Street smarts are forms of lived experiences and knowledge that marginalized people – often black and brown youth – develop to face the social structures and obstacles in their paths, while also coping with the insecurities of poverty that shape their lives. Based on 18 months of ethnographic research on LGBTQ youth homelessness, I present the concept of queer street smarts to show how the LGBTQ youth develop knowledge around gender and sexuality to navigate the heteronormative urban landscape and streets. The LGBTQ youth in this study, who are mainly poor gender expansive and transgender black and brown youth, had to gain queer street smarts to find safe places to sleep, get food, make money, navigate service systems, and meet their daily needs.
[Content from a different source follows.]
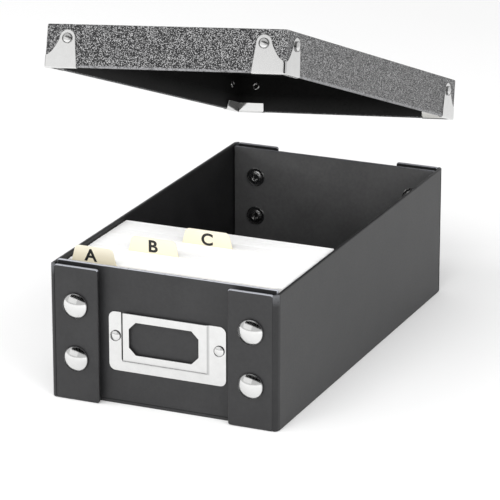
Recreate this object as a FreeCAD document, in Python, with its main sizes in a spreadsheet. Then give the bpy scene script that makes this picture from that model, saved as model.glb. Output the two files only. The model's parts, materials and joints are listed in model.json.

These queer street smarts involved knowing which parts of town are dangerous if one is LGBTQ, and which shelters, bathrooms, and showers were gender-segregated, and hence, unsafe for the youth. The youth also learned to navigate gendered administrative systems to get an identification card with the proper gender markers and to gain employment in the formal economy. Moreover, the youth utilized their sexuality – through building relationships and sex work – to gain resources on the streets. Through documenting the lives of mainly poor black and brown LGBTQ youth, this study illuminates how gender and sexuality intimately shape urban landscapes, the consequences of the heteronormative streets on certain youth’s lives, and the strategies that LGBTQ youth experiencing homelessness develop to challenge and resist the heteronormative public sphere and social services.